Google's Sneaky Solution to AI Misinformation

By Elliot Chen August 30, 2023

Google releases SynthID, a permanent, invisible watermark to identify AI-generated images and guard against misinformation.

Google is upping its ante against misinformation with SynthID, a new technology that leaves an invisible, permanent watermark on computer-generated images. The watermark, effectively a secret identifier, doesn't vanish, even after the original image undergoes alterations like color changes or filter additions. All of this was revealed on Tuesday in an official Google blog post.

SynthID is directly embedded into images created by Imagen, a cutting-edge text-to-image generator by Google.
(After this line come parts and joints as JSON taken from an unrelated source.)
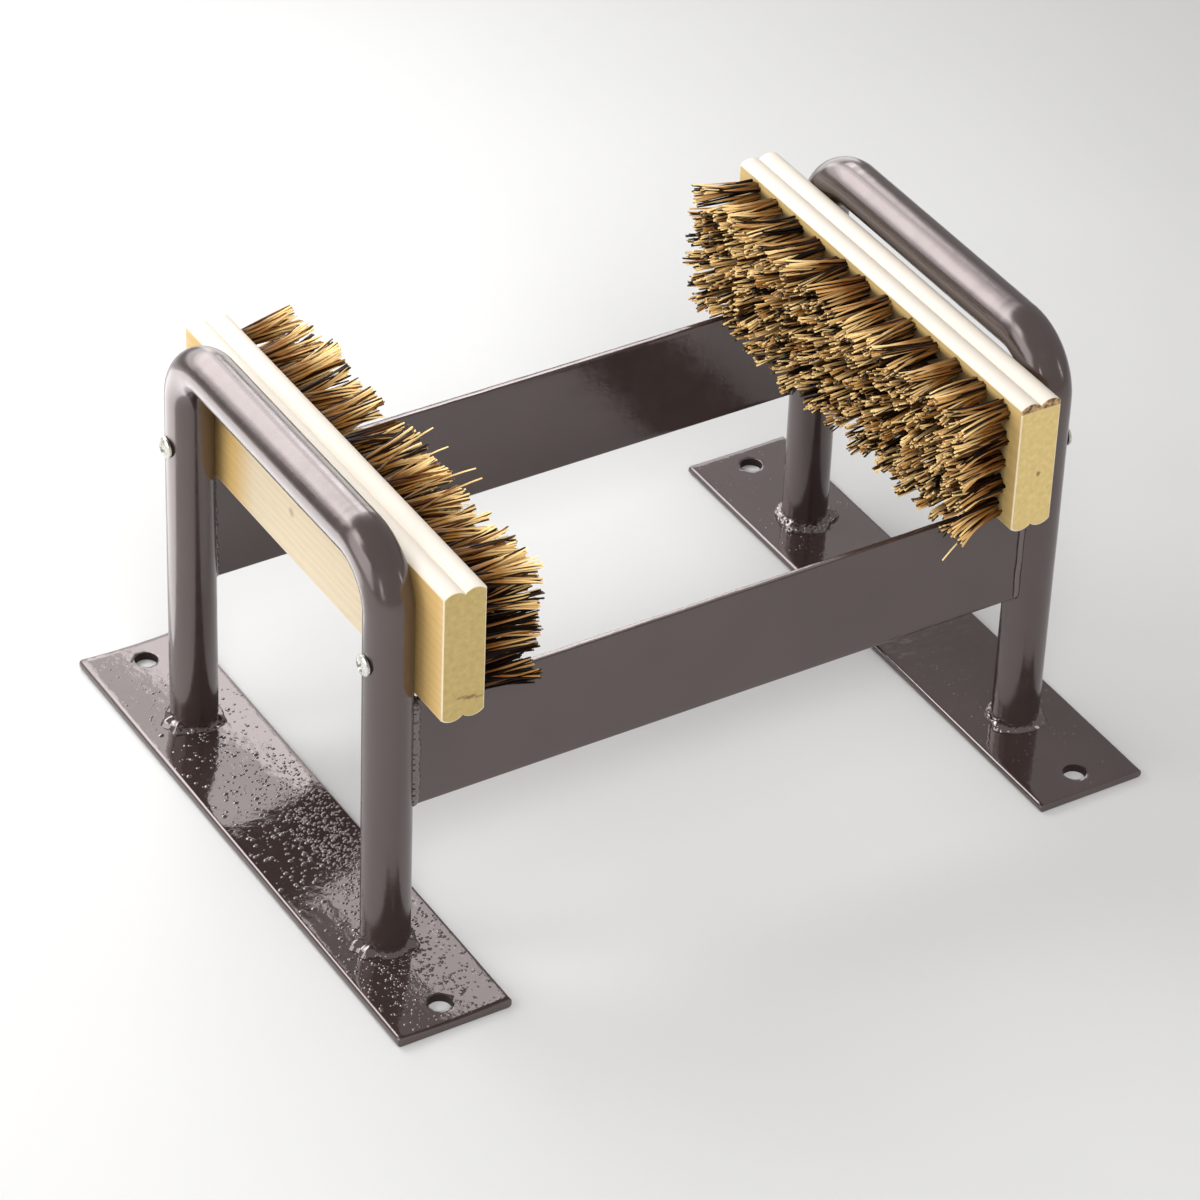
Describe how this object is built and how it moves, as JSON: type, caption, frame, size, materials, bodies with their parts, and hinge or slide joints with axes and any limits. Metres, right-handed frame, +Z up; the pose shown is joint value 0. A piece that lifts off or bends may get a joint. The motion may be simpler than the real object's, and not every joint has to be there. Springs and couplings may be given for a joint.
{
  "type": "boot scraper",
  "caption": "Floor-mounted boot scraper: two bent tube hoops on drilled base plates, joined by two flat scraper rails, with a wooden-backed bristle brush screwed inside each hoop.",
  "frame": {"origin": "on the ground, in the middle between the two base plates", "axes": "+X along the scraper rails from the left hoop to the right one, +Y along the base plates from front to rear, +Z up"},
  "size_m": [0.346, 0.27, 0.193],
  "materials": {
    "paint": "gloss dark brown-grey enamel over mild steel, brushed on thick, with orange peel and weld spatter under it",
    "wood": "bare planed pale hardwood",
    "fibre": "stiff golden-brown plant fibre",
    "zinc": "bright zinc plate"
  },
  "bodies": {
    "root": {"base_plate_left": "paint", "base_plate_right": "paint", "hoop_left": "paint", "hoop_right": "paint", "scraper_rail_front": "paint", "scraper_rail_rear": "paint", "foot_weld_left_front": "paint", "foot_weld_left_rear": "paint", "foot_weld_right_front": "paint", "foot_weld_right_rear": "paint", "rail_weld_left_front": "paint", "rail_weld_left_rear": "paint", "rail_weld_right_front": "paint", "rail_weld_right_rear": "paint", "brush_block_left": "wood", "brush_block_right": "wood", "bristles_left_top_row": "fibre", "bristles_left_upper_row": "fibre", "bristles_left_middle_row": "fibre", "bristles_left_lower_row": "fibre", "bristles_left_bottom_row": "fibre", "bristles_right_top_row": "fibre", "bristles_right_upper_row": "fibre", "bristles_right_middle_row": "fibre", "bristles_right_lower_row": "fibre", "bristles_right_bottom_row": "fibre", "screw_left_front": "zinc", "screw_left_rear": "zinc", "screw_right_front": "zinc", "screw_right_rear": "zinc"}
  },
  "joints": []
}
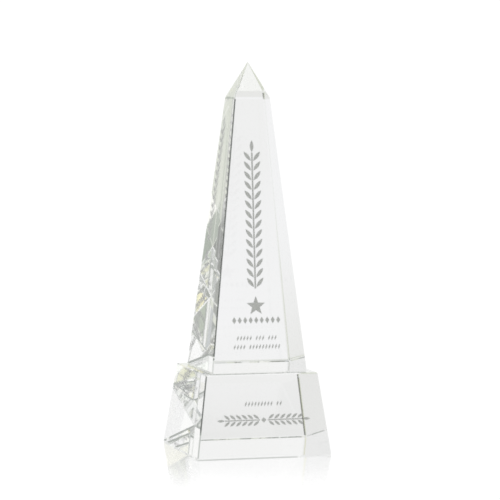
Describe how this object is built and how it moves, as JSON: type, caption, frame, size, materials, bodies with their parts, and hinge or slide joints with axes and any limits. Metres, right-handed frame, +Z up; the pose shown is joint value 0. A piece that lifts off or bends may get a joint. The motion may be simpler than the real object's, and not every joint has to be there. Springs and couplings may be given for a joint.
{
  "type": "crystal obelisk award",
  "caption": "Clear crystal obelisk trophy: a tapered square spire with a pyramid tip bonded to a tapered square base, with a carved ornament on the front.",
  "frame": {"origin": "middle of the base's underside, which is what the award stands on", "axes": "+Z up along the spire, -Y out of the carved front face, +X to the right of someone facing the front"},
  "size_m": [0.09, 0.09, 0.254],
  "materials": {
    "crystal": "polished optical crystal, almost colourless with a faint green tint in its depth, and a fine frosted finish inside the carved ornament",
    "adhesive": "clear cured adhesive film"
  },
  "bodies": {
    "root": {"base_block": "crystal", "bond_film": "adhesive", "obelisk_spire": "crystal"}
  },
  "joints": []
}
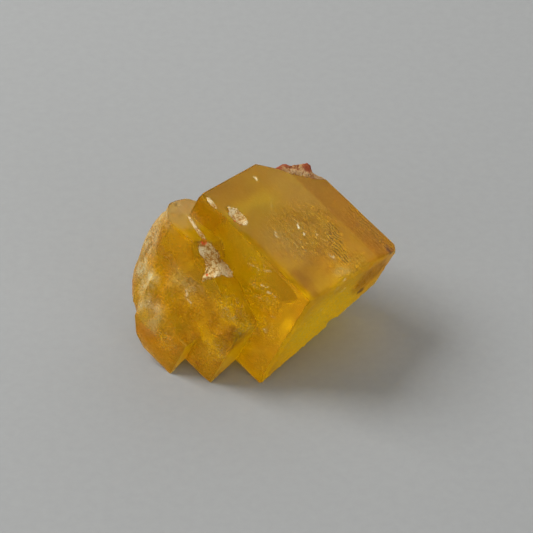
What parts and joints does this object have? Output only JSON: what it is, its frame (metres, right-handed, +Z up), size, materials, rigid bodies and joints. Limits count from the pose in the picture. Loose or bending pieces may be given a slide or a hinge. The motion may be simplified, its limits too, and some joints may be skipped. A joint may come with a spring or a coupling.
{
  "type": "fluorite crystal group",
  "caption": "Small group of golden fluorite cubes grown in parallel like steps, broken at the left and below, with pinkish mineral crusts; rests on its lower corners and a flat broken base.",
  "frame": {"origin": "middle of the flat broken face under the stump, at the level that the group rests on", "axes": "+Z up as it rests; the upper cube face's broad side and the three stepped corners face -Y, the raised overhanging edge is towards +X"},
  "size_m": [0.0311, 0.0257, 0.0199],
  "materials": {
    "golden_fluorite": "clear golden crystal with glassy growth faces, frosted and milky where broken",
    "pink_crust": "matt, granular, pinkish white with red stains",
    "white_crust": "matt, granular, white to cream with orange and purple specks"
  },
  "bodies": {
    "root": {"fluorite_crystals": "golden_fluorite", "matrix_crust": "pink_crust", "crevice_crust": "white_crust"}
  },
  "joints": []
}
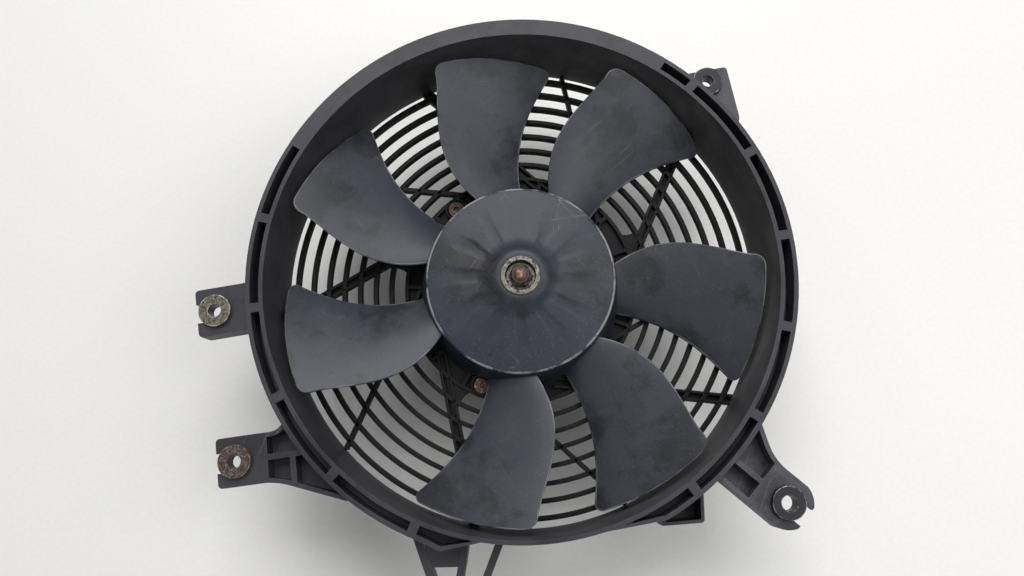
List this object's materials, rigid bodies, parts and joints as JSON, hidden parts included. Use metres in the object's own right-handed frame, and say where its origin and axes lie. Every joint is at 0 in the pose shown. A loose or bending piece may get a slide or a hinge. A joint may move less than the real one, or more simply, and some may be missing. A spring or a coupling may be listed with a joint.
{
  "type": "radiator fan assembly",
  "caption": "Electric radiator fan: a round moulded shroud with rear guard and fork-ended mounting lugs, a bladed fan on a flat direct-current motor.",
  "frame": {"origin": "on the fan's axis, in the plane of the rim's flat face", "axes": "+Z along the fan's axis, out of the air mouth; +X and +Y across the rim, as seen in the picture with +Y up"},
  "size_m": [0.3642, 0.379, 0.111],
  "materials": {
    "shroud_plastic": "moulded glass-filled nylon, dusty and scuffed",
    "fan_plastic": "moulded plastic with a low sheen, dusty",
    "zinc_steel": "turned steel with dulled zinc plate",
    "rusty_steel": "turned steel, rusted",
    "black_steel": "turned steel, black coated",
    "lock_nut_steel": "plated steel, stained",
    "shaft_steel": "ground steel with light rust",
    "motor_paint": "satin black paint on drawn steel",
    "sintered_bronze": "oiled sintered bronze",
    "ferrite": "ground ferrite",
    "insulating_board": "phenolic board",
    "carbon": "graphite",
    "spring_steel": "bright spring wire",
    "gland_rubber": "moulded rubber",
    "core_steel": "stacked laminations",
    "copper": "enamelled copper"
  },
  "bodies": {
    "shroud": {"shroud_ring": "shroud_plastic", "rear_guard": "shroud_plastic", "lug_upper_left": "shroud_plastic", "lug_lower_left": "shroud_plastic", "lug_lower_right": "shroud_plastic", "lug_upper_right": "shroud_plastic", "bottom_bracket": "shroud_plastic", "connector_holder": "shroud_plastic", "bush_upper_left": "zinc_steel", "bush_lower_left": "rusty_steel", "bush_lower_right": "black_steel", "bush_upper_right": "black_steel", "bush_bottom": "zinc_steel", "motor_screws": "rusty_steel", "motor_flange": "motor_paint", "motor_can": "motor_paint", "motor_front_cover": "motor_paint", "front_bearing": "sintered_bronze", "rear_bearing": "sintered_bronze", "field_magnets": "ferrite", "brush_card": "insulating_board", "carbon_brushes": "carbon", "brush_springs": "spring_steel", "lead_gland": "gland_rubber"},
    "rotor": {"fan": "fan_plastic", "hub_insert": "zinc_steel", "lock_nut": "lock_nut_steel", "motor_shaft": "shaft_steel", "shaft_spacer": "shaft_steel", "armature_core": "core_steel", "armature_windings": "copper", "commutator": "copper"}
  },
  "joints": [
    {"name": "fan_spin", "type": "hinge", "parent": "shroud", "child": "rotor", "pos_m": [0, 0, 0], "axis": [0, 0, 1], "continuous": true}
  ]
}
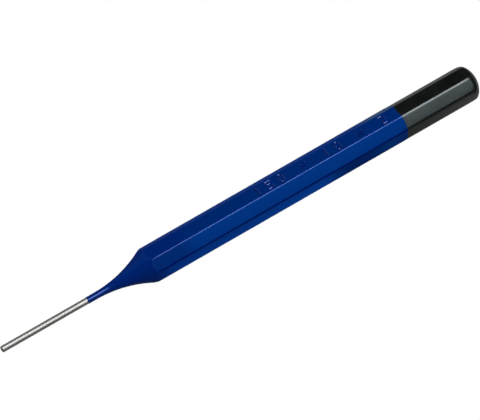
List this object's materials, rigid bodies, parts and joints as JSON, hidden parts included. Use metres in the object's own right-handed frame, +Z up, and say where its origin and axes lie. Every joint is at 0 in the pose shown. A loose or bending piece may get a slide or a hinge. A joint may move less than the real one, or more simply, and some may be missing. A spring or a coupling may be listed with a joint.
{
  "type": "pin punch",
  "caption": "Slim pin punch: eight-sided lacquered shank, crowned black head, turned neck and a straight bright pin for driving pins out of holes.",
  "frame": {"origin": "middle of the length, on the floor under the punch, which lies on one flat of its shank", "axes": "+X along the punch towards the struck head, -X towards the tip of the pin, +Z up through the stamped flat, +Y to the side"},
  "size_m": [0.15, 0.0096, 0.0096],
  "materials": {
    "ground_steel": "bright ground steel with fine turning marks round the pin",
    "blue_lacquer": "glossy royal blue lacquer over forged steel",
    "black_lacquer": "glossy black dipped lacquer over forged steel"
  },
  "bodies": {
    "root": {"steel_blank": "ground_steel", "blue_lacquer": "blue_lacquer", "black_lacquer": "black_lacquer"}
  },
  "joints": []
}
The watermarking tool is capable of scanning incoming images and determining whether they were created by Imagen, with three certainty levels: detected, not detected, and possibly detected.

Google stated, "While this technology isn’t perfect, our internal testing shows that it’s accurate against many common image manipulations." The beta version of SynthID has already rolled out to select customers of Vertex AI, Google's platform for developers specializing in generative-AI. Furthermore, the tech giant noted that SynthID, a product of the combined efforts of DeepMind and Google Cloud, will continue to develop and potentially expand across other Google products or even third-party offerings.

As issues surrounding deepfakes and doctored images gain more prominence, this new offering by Google seeks to mitigate the reality distortion they cause. Alarmingly realistic AI-generated images of Pope Francis sporting a puffer jacket and former President Donald Trump being arrested have gone viral, giving momentum to tech companies working diligently to develop methodologies that can distinguish manipulated content.

Google, with SynthID, now joins the ranks of startups and major tech corporations seeking similar anti-misinformation solutions. These enterprises, carrying names like Truepic and Reality Defender, epitomize the high-stakes combat against the fabrication of reality.

In its battle against manipulated content, Google had previously taken a unique route compared to the Coalition for Content Provenance and Authenticity (C2PA), which is lead, in part, by Adobe and focuses on digital watermarking. Google primarily launched a tool in May, titled 'About this Image', that allowed users to get background information about indexed images, like their first appearance or where they can be found elsewhere online.

Alongside this initiative, Google proclaimed that it will ensure that each AI-generated image it makes carries a distinctive markup in its original file to provide context if found on another website or platform.

However, these technical antidotes may not be enough, given the rapid advancements of AI technology. OpenAI, pioneers behind Dall-E and ChatGPT, confessed that their attempt to detect AI-generated writing is "imperfect," and should be weighed cautiously.